Io, Giacomo (il mio compagno in fissa) e il nostro alfiere Nicola faticosamente iniziamo la gara.
La tattica è chiara, tutti e due dietro Nicola che ha più gamba e sopratutto è con la ruota libera. Devo assolutamente terminare la gara prima dell’arrivo degli uomini di classifica del percorso lungo, devo realizzare le interviste del dopo gara. Non posso attardarmi!
Tornando alla gara il percorso è veramente insidioso, senza grosse montagne il dislivello è il prodotto di una serie infinita di saliscendi. Reggo dignitosamente l’avvio soffrendo solo le numerose discese dove puntualmente vengo sverniciato da tutti i corridori superati (faticosissimamente!) in salita…non posso lamentarmi, lo scatto fisso me lo sono scelto io!

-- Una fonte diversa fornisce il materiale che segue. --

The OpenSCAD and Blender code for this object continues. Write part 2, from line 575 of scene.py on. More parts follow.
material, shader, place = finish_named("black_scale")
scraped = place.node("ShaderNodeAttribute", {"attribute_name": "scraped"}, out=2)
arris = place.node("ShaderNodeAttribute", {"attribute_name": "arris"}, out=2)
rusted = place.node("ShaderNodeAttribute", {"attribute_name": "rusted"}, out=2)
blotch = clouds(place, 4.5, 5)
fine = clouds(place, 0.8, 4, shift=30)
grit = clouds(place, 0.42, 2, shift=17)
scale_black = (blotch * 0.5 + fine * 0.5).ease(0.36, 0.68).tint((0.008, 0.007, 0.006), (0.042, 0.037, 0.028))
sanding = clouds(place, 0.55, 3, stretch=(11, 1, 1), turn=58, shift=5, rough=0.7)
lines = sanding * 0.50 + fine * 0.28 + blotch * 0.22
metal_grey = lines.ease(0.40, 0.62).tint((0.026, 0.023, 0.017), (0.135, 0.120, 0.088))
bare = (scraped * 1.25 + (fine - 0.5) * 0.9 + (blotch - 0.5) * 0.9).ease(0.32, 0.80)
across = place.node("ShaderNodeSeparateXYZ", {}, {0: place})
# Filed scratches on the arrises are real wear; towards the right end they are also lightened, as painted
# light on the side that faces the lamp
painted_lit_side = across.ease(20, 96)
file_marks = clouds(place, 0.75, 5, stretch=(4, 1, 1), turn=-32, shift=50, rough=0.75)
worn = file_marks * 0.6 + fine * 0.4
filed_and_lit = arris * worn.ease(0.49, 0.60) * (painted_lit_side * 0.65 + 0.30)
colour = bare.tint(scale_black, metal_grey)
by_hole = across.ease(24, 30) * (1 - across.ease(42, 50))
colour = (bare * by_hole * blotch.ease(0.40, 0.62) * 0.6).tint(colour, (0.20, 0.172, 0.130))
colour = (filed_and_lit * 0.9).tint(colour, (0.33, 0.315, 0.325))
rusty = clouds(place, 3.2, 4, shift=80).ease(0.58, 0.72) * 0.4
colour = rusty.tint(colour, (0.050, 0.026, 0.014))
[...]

Il New Jersey è favoloso, già a 10 Km da Manhattan sembra di essere in uno dei grandi parchi americani.
Dopo una cinquantina di chilometri finalmente il bivio tra i due percorsi, tiro un sospiro di sollievo, credevo di essermi sbagliato!
Le gambe non girano più e dopo delle abbordabili salite, troppe discese e un paio di corti strappetti sopra il 12% sono un po’ malconcio, per di più sono rimasto solo. Giacomo si è staccato da un pezzo e ho perso di vista Nicola in un momento di confusione. Arrivo al mio primo e ultimo rifornimento. Integro con i sali sponsorizzatimi dalla italianissima Kiron e trangugio ogni ben di Dio, fortunatamente recupero il mio compagno e ripartiamo in vista del traguardo…la stanchezza si fa sentire e dopo troppo pochi chilometri di pianura l’anello si chiude e rientriamo sul percorso già fatto in precedenza all’andata…e come vuole la logica quella che era discesa diventa salita!
Arrivano puntuali i miei affezionati crampi alla coscia destra! Non prendiamoci in giro non ho certo allenamenti sopra i 100Km sulle gambe con lo scatto fisso. Un morbido Passo diventa Dolomitico e il 46X18 un macigno…tengo duro.
Passano i crampi, discesa-salita-salita-discesa ma quante sono 60 miglia?? Non dev’essere molto chiaro neanche agli organizzatori! Sui siti internet il percorso andava da 90 ai 107 Km un po’ tantina come differenza…purtroppo per me risulta vera la più lunga delle previsioni, svuotato ma ben attaccato alla ruota del mio amico rientro in città. Tagliamo il traguardo insieme. Una piccola soddisfazione, anche se non c’è una classifica per le Fixed Gear credo di essere stato il primo al traguardo. All’arrivo la “Little Italy” del villaggio è proprio sul fiume Hudson, la Skyline della città oltre il fiume. Un piatto di pasta, mi rassetto e sono pronto per le interviste ai campioni, quelli veri.
I primi due ad arrivare sono Gabriele Guarini e Claudio Costabile. Saranno i vincitori? Hanno fatto gara vera fino al traguardo staccando tutti. Dopo pochi minuti la doccia fredda, nessuno dei due è sul podio. Col senno del poi avrebbero potuto starsene tranquilli in gruppo e sparare tutto solo nei 30 minuti di salite cronometrate…Nessun rimpianto il quarto e l’ottavo posto sono più che meritati e come dice lo slogan della manifestazione “la gara la fanno i corridori”.
L’ex pro abruzzere Wladimiro D’ascenzio si aggiudica la gara e si porta a casa la magnifica Dogma2 in palio.
Oltre ad un fantastico ricordo della gara, mi porto a casa qualche record. Durante il percorso ho perso ben tre borracce dall’attacco sottosella…i Triatleti come diavolo fanno??!
Ma sopratutto ho tagliato il traguardo ben 2 volte…vi chiedete come sia possibile?
La prima sul serio, mentre la seconda per motivi “documentaristici”. Quando il mio compagno in bici a scatto fisso era a meno di 1Km dall’arrivo sono sgattaiolato dentro e ho concesso il bis 😉 nonostante la paura di essere bloccato da qualche poliziotto americano (questi sono grossi veramente!).